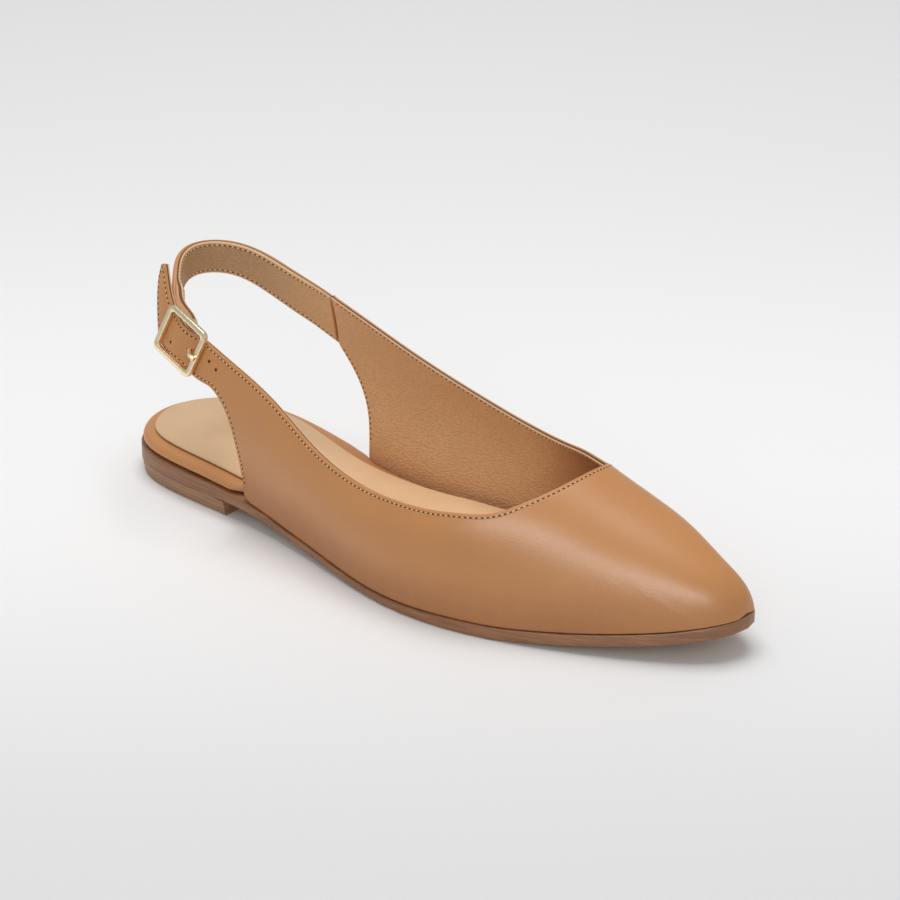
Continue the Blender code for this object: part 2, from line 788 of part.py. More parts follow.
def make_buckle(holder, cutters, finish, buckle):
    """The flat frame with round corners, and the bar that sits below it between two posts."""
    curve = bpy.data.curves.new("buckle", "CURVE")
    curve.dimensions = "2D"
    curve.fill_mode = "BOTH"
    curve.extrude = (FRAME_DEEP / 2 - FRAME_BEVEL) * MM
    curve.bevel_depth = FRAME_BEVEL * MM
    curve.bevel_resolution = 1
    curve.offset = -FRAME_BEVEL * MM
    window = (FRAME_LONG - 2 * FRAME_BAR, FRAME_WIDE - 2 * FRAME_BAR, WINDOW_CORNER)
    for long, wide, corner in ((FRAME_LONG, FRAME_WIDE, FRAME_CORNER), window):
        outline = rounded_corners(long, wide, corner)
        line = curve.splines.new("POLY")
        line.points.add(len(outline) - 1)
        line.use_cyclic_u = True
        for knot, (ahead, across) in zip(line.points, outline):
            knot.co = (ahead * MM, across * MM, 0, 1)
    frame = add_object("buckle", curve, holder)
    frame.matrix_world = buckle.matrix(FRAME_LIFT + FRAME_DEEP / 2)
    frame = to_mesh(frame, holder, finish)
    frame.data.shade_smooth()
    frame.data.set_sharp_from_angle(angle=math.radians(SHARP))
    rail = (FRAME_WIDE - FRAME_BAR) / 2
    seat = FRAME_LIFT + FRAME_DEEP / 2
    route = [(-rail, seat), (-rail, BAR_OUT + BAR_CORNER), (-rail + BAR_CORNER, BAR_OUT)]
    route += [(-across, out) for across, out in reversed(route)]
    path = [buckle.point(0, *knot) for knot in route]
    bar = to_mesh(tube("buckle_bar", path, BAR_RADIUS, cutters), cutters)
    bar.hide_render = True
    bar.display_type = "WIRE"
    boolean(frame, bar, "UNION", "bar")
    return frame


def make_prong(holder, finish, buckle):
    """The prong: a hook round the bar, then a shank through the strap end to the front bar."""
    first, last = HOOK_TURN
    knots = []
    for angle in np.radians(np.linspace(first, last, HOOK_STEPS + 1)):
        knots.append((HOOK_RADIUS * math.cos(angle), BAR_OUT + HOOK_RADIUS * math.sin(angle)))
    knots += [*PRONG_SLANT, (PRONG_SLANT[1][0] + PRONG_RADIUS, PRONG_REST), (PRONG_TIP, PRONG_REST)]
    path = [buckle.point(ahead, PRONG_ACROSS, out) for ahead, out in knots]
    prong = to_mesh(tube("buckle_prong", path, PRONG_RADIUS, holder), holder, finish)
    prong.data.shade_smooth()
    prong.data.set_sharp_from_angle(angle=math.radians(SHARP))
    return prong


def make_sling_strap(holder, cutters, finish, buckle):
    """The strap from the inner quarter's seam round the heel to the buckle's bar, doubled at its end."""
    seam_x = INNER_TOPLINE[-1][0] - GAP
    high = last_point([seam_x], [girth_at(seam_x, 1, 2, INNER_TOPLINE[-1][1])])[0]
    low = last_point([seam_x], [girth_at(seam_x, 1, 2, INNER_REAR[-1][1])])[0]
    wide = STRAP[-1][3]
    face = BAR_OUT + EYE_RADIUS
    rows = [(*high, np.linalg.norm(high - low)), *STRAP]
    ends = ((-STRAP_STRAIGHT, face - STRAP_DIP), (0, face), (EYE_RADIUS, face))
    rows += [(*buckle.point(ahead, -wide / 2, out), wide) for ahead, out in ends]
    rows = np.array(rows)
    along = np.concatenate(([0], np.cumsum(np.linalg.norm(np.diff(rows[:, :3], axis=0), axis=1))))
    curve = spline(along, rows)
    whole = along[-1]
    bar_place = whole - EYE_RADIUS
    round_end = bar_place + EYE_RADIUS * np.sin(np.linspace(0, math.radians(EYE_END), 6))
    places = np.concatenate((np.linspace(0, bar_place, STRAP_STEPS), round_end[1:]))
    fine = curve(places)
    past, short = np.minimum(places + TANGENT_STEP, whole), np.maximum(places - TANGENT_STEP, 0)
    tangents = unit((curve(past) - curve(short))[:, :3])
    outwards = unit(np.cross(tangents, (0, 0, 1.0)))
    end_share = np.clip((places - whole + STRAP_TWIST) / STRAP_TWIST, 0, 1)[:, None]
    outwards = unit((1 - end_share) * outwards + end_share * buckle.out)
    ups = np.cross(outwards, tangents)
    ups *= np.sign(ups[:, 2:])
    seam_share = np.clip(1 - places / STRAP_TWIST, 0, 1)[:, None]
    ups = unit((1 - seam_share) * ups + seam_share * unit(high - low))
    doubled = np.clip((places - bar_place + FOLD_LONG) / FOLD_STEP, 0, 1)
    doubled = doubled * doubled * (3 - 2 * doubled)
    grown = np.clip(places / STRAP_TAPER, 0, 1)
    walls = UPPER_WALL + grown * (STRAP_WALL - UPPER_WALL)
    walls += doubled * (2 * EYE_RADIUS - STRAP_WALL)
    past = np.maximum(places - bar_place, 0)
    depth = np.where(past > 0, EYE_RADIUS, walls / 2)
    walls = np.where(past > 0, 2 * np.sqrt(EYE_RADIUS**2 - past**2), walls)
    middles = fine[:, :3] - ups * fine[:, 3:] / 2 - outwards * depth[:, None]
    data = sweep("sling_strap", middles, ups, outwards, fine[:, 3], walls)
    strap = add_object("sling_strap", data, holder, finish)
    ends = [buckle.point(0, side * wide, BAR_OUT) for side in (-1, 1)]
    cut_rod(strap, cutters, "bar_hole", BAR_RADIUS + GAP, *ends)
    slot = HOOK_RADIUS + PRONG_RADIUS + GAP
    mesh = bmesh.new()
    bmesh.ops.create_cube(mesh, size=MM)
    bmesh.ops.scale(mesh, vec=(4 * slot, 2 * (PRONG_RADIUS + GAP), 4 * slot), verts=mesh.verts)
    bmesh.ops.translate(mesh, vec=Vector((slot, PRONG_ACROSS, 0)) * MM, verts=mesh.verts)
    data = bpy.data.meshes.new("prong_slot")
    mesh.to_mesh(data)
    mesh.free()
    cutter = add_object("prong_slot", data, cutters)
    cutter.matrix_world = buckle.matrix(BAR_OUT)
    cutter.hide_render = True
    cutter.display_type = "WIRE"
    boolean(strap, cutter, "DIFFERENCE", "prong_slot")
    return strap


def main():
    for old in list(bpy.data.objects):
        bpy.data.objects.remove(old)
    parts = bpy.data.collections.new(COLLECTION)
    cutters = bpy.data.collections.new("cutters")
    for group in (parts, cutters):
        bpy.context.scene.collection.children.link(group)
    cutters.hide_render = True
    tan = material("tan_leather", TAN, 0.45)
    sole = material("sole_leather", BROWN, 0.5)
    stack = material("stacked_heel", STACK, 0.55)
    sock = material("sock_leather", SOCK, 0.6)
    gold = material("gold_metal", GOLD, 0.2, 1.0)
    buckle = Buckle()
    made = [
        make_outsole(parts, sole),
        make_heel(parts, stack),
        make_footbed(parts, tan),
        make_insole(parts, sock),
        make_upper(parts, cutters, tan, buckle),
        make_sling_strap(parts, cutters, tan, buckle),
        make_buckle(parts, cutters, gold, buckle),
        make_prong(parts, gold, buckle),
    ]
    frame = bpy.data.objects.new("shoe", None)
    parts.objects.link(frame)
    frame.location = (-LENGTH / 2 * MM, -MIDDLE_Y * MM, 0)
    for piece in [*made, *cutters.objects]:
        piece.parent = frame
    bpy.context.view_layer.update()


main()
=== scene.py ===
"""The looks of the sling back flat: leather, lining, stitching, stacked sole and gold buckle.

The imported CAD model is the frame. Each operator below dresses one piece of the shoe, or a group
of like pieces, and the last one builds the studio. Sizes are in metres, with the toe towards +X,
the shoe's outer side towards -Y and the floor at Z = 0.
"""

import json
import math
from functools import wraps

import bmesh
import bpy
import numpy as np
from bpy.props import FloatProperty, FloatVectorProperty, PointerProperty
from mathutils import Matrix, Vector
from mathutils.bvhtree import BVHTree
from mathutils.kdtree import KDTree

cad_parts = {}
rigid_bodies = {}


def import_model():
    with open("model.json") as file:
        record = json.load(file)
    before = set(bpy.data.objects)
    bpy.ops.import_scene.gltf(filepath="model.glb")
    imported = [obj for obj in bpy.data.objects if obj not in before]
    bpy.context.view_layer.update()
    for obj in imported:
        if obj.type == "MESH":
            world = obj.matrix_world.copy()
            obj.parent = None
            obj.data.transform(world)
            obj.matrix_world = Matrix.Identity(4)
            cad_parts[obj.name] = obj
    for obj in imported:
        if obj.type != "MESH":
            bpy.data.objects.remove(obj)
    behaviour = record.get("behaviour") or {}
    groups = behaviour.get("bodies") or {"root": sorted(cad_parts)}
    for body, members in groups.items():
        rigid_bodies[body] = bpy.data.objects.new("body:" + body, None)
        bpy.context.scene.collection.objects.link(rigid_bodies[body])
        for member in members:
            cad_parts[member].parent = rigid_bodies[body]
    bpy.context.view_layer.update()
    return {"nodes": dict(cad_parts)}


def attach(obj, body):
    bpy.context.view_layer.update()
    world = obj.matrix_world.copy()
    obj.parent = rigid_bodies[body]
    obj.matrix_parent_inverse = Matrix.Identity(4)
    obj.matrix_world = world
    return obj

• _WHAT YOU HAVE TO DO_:
Extract, word for word, every line beginning with the one that holds "parts.objects.link(frame)" and concluding with the one that holds "before = set(bpy.data.objects)". Include both of those lines.

• _RESULT OF THE TASK_:
    parts.objects.link(frame)
    frame.location = (-LENGTH / 2 * MM, -MIDDLE_Y * MM, 0)
    for piece in [*made, *cutters.objects]:
        piece.parent = frame
    bpy.context.view_layer.update()


main()
=== scene.py ===
"""The looks of the sling back flat: leather, lining, stitching, stacked sole and gold buckle.

The imported CAD model is the frame. Each operator below dresses one piece of the shoe, or a group
of like pieces, and the last one builds the studio. Sizes are in metres, with the toe towards +X,
the shoe's outer side towards -Y and the floor at Z = 0.
"""

import json
import math
from functools import wraps

import bmesh
import bpy
import numpy as np
from bpy.props import FloatProperty, FloatVectorProperty, PointerProperty
from mathutils import Matrix, Vector
from mathutils.bvhtree import BVHTree
from mathutils.kdtree import KDTree

cad_parts = {}
rigid_bodies = {}


def import_model():
    with open("model.json") as file:
        record = json.load(file)
    before = set(bpy.data.objects)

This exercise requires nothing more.